• **Short problem**: Return a copy of each line that holds the string "type".

• **Records provided**:

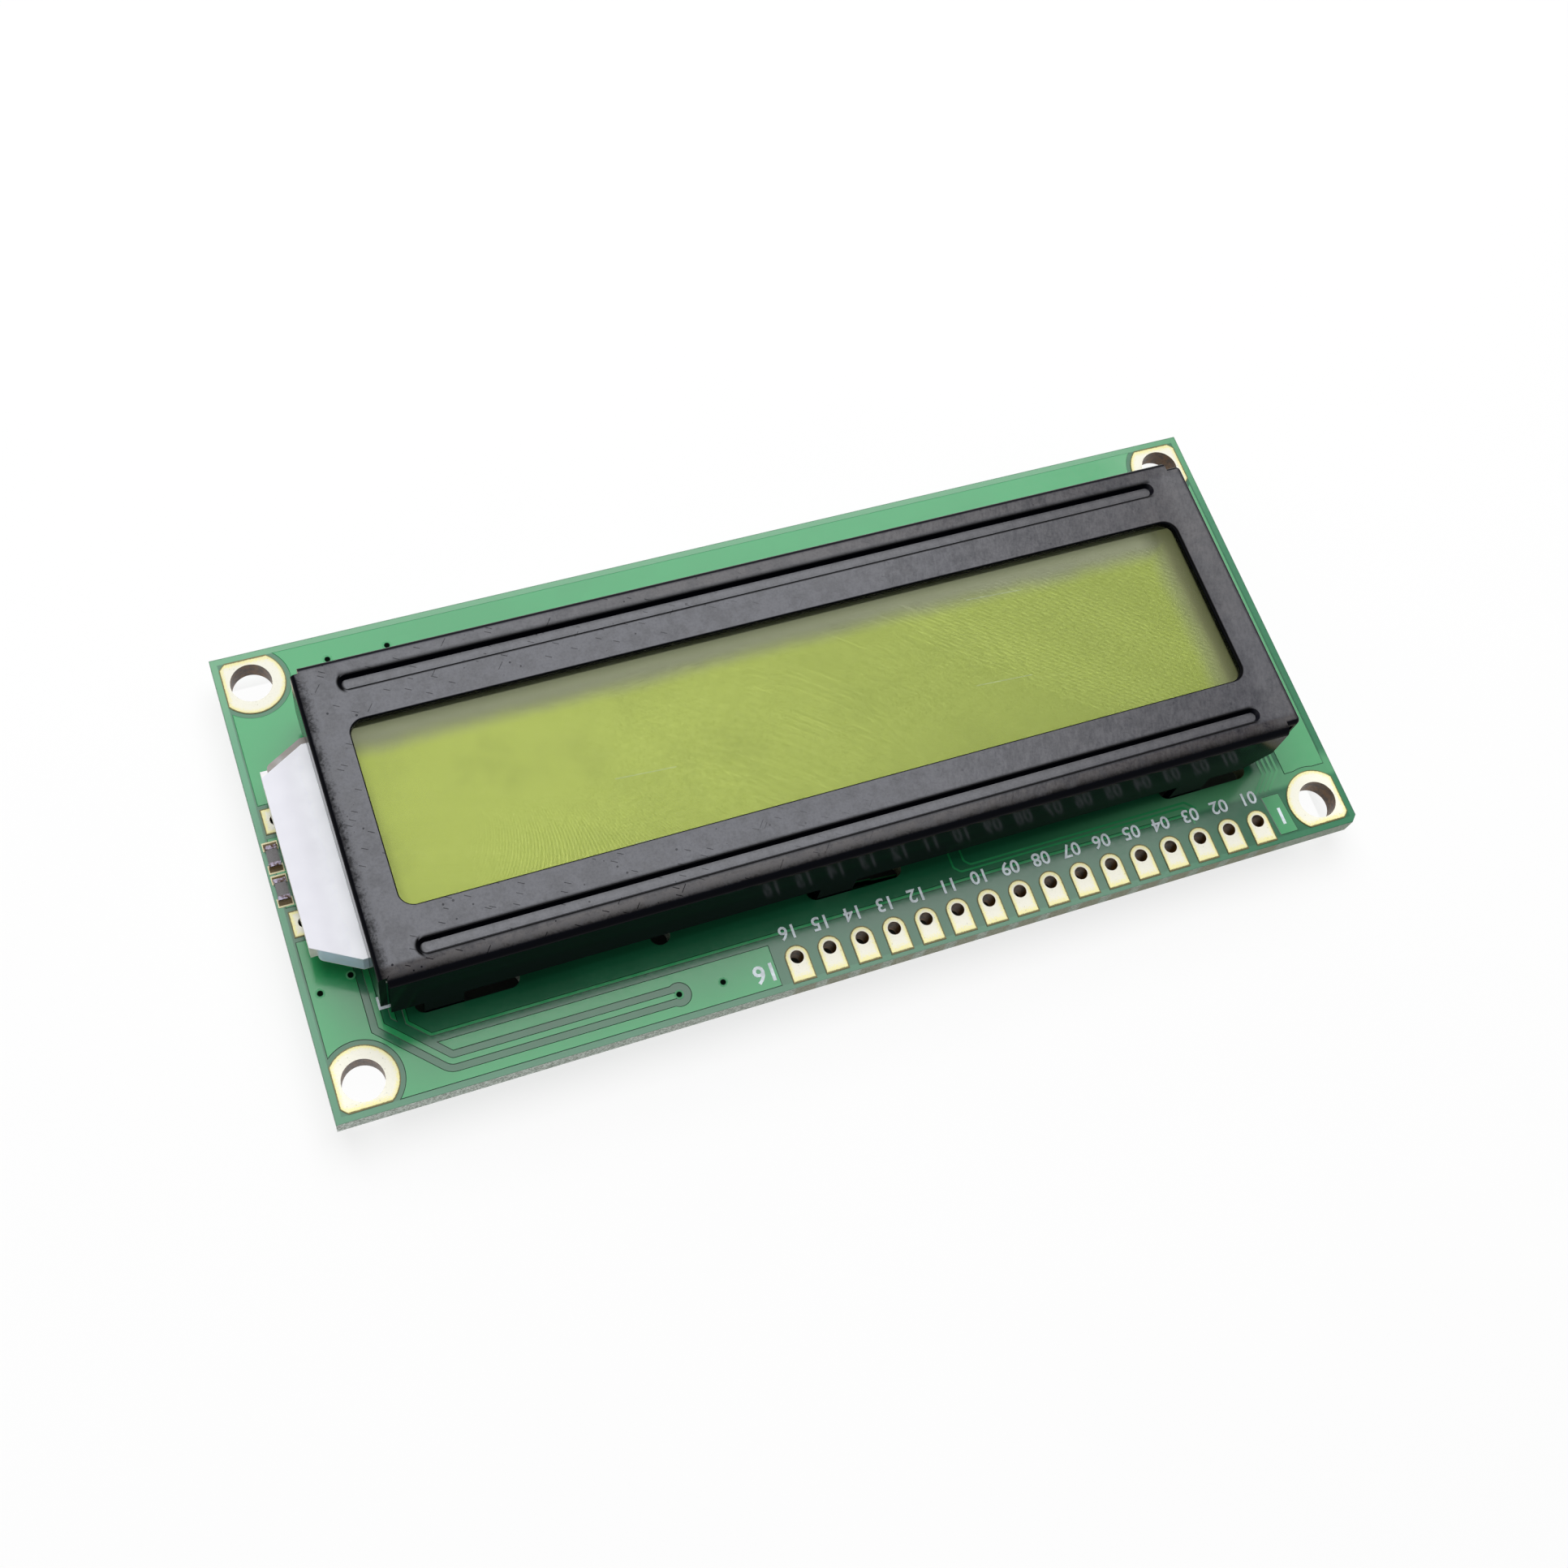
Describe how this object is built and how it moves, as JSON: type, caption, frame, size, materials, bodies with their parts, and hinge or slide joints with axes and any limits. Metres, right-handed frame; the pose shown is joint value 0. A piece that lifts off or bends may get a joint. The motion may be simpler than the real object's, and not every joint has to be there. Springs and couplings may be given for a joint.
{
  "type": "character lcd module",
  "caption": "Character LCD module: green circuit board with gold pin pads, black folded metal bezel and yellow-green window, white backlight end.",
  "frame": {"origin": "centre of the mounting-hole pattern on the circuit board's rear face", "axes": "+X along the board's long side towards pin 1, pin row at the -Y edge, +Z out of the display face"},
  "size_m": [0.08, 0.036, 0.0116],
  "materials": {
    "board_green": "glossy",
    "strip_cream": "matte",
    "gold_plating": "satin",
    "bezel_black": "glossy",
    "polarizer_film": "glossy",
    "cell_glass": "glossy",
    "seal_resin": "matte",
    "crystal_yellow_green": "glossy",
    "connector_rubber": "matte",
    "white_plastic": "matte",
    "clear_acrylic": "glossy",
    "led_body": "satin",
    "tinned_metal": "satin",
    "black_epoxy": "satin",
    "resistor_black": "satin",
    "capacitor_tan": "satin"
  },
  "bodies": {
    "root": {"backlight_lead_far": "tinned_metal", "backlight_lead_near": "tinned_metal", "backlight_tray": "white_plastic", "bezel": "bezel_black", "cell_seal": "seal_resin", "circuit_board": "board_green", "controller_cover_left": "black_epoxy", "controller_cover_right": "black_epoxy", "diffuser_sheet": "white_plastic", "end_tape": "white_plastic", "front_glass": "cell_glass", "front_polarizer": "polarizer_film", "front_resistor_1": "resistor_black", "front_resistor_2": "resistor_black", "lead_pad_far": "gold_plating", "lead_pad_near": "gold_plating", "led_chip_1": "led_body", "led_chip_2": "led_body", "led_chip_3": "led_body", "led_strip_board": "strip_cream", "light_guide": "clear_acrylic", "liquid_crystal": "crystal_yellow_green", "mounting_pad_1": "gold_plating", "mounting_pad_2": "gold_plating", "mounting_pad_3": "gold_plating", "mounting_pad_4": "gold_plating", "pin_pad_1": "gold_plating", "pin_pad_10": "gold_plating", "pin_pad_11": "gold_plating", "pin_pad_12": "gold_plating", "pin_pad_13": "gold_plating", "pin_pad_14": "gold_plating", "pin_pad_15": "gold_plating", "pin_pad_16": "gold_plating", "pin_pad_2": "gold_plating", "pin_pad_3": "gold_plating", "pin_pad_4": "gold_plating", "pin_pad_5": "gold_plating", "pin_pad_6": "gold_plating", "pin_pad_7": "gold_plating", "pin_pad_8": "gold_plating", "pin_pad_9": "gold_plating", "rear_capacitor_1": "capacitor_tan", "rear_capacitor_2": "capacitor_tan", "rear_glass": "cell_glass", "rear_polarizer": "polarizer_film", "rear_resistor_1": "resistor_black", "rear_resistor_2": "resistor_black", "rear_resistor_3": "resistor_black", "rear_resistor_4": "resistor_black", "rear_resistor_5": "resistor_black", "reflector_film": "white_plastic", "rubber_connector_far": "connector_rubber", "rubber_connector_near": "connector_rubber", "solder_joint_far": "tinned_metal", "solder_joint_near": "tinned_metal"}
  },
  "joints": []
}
--
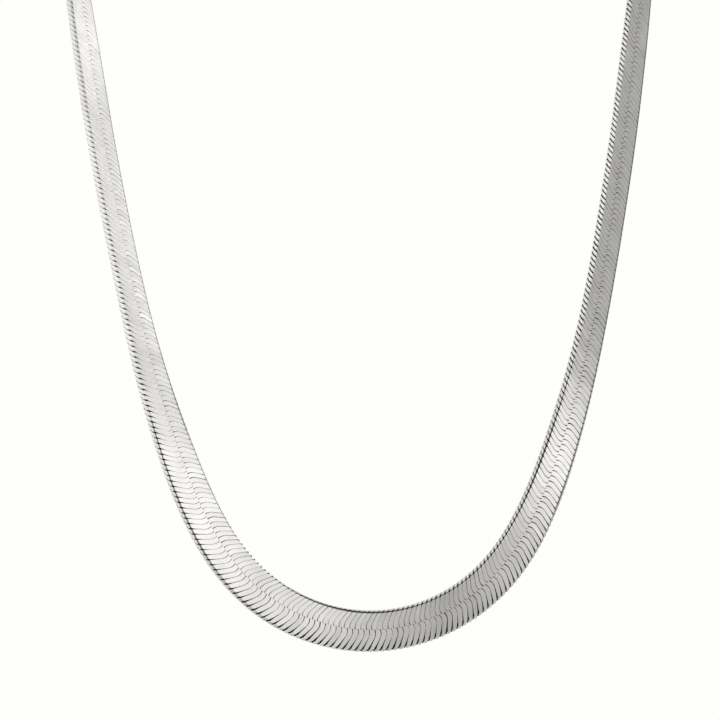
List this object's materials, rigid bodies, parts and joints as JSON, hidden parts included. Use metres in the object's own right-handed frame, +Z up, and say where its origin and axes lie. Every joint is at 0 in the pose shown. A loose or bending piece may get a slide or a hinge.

• **Answer for the task**:
Describe how this object is built and how it moves, as JSON: type, caption, frame, size, materials, bodies with their parts, and hinge or slide joints with axes and any limits. Metres, right-handed frame; the pose shown is joint value 0. A piece that lifts off or bends may get a joint. The motion may be simpler than the real object's, and not every joint has to be there. Springs and couplings may be given for a joint.
  "type": "character lcd module",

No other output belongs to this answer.